In an exclusive television interview with TODAY's Matt Lauer, D.C. sniper Lee Boyd Malvo claims that he was sexually abused by John Allen Muhammad, the mastermind behind the sniper attacks that terrorized the nation's capital in 2002.
"For the entire period when I was almost 15 until I got arrested, I was sexually abused by John Muhammad," Malvo said.
"I felt a sense of shame, and I just said, ‘That's just something that I'd never tell anyone.' And to a certain extent, up until that point, I really couldn't handle it."
It has been ten years since Malvo and Muhammad went on a rampage that killed 10 and wounded three. Muhammad was executed by lethal injection in 2009. Malvo, who is serving a life sentence at a southwest Virginia prison, said it took years for him to come to terms with the abuse.
"The main reason I'm coming forward now is because I am more mature. As far as the guilt that I carried around for several years, I dealt with that to a large extent for years. And now, I can handle this. In here, there's no therapy. Rehabilitation is just a word. In solitary confinement, in a cell by yourself, I am priest, doctor, therapist. So, it just worked out that I just took it off piece by piece. That I could handle it."
Malvo also told Lauer that there are victims of his shooting spree that have not been identified.
Law enforcement officials did not comment on the alleged unidentified victims. There is no proof that other crimes occurred. According to former FBI profiler Clint Van Zandt, Malvo's memory of the events may be unreliable, given his age at the time and his relationship with Muhammad.
Malvo told Lauer he has forgiven himself for the murders.
"That's the only way I can live with myself," he said.
Malvo, who told TODAY producers that this would be his final interview about his crimes, also spoke about the families of his victims.
"I would share with them what I've used for myself," he said. "Please do not allow my actions and the actions of Muhammad to hold you hostage and continue to victimize you for the rest of your life. If you give those images and thoughts that power, it will continue to inflict that suffering over and over and over and over and over again. Do not give me or him that much power."
Malvo detailed his claims of sexual abuse, including by a babysitter at age five and then later on by relatives until he was 10, which he confided to Muhammad.
"I just basically divulged everything," Malvo said. "I saw him to be an excellent listener. So, in doing so, without ambivalence, without holding anything back, I provided him with a blueprint. He knew exactly what motivated me, what I was looking for, what was lacking."
Malvo described Muhammad's hold on him.
"I couldn't say no," Malvo said. "I had wanted that level of love and acceptance and consistency for all of my life, and couldn't find it. And even if unconsciously, or even in moments of short reflection, I knew that it was wrong, I did not have the willpower to say no."
Muhammad, a Gulf War veteran who met Malvo in Antigua, trained him to kill over several months, mixing brutal discipline with marksmanship drills.

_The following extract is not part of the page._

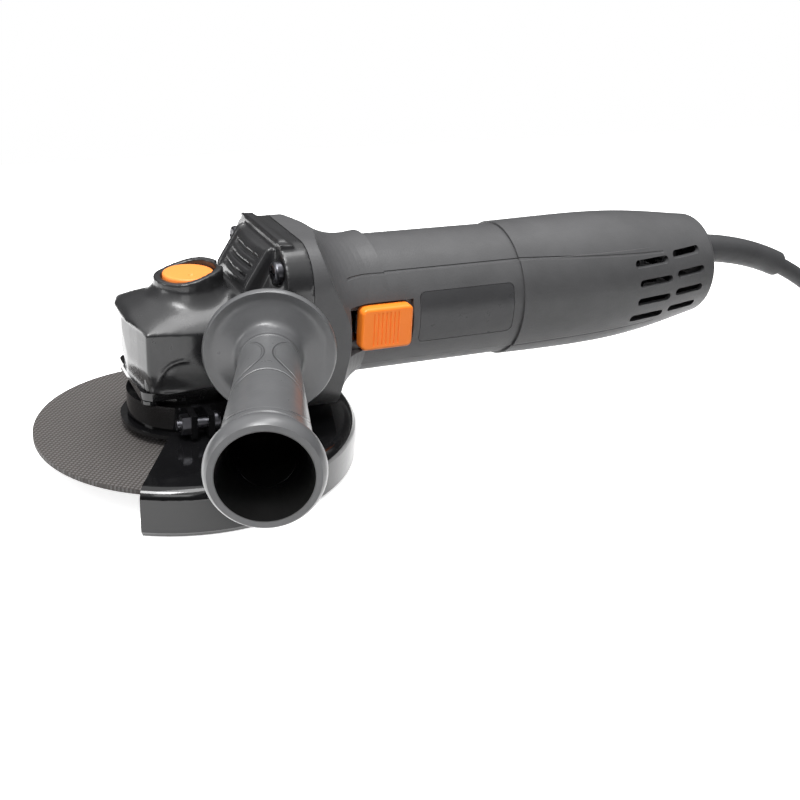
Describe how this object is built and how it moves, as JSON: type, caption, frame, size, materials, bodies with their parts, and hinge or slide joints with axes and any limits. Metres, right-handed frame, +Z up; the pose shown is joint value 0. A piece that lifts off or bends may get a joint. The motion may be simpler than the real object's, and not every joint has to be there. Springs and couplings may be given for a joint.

Just under two years after they met and two days before his 17th birthday, Malvo walked up to the front door of a house in Tacoma, Wash., and shot 21-year-old Kenya Cook in the face to prove his commitment.
The two were eventually arrested while sleeping in a Chevrolet with gun ports cut into the trunk.
"My thought process immediately went into trying to figure out where I was, whose custody I was in, and what steps I should take from there, in the sense that I was intent on protecting Mr. Muhammad as best as I could. At that point in time, to a certain extent, I was already dead, and death per se is not what I feared the most. I feared letting him down more than I feared death."
Malvo referred to himself as a "monster."
"When someone cannot go beyond themself and begin to consider how their actions affect others, and are solely motivated by their own self-interests, we call them psychopaths," he said.
Malvo denied that he is speaking out in order to garner sympathy or try to get a reduced prison sentence.
"I seriously doubt this is going to change anything as far as my life goes," he said. "I've come to grasp that what I have to look forward to is life in prison.
"I wouldn't wish this on anyone. It was intended to punish, and it is effective. It is complete deprivation. I don't see outside. I have no contact with animals, plants, people."
Bob Meyers, the brother of Dean Meyers, who was killed by the pair at a gas station in Virginia, spoke to NBC chief justice correspondent Pete Williams earlier this month.
"We recognize that he was tremendously under the control of John Muhammad and he was, probably a good word would be brainwashed, and since that time he's gotten, as we understand, some mentoring, some help and has had some years to recognize what he did," Meyers said. "Our understanding is that he, given the chance, would not have chosen to take the same course again, but he can't alter that."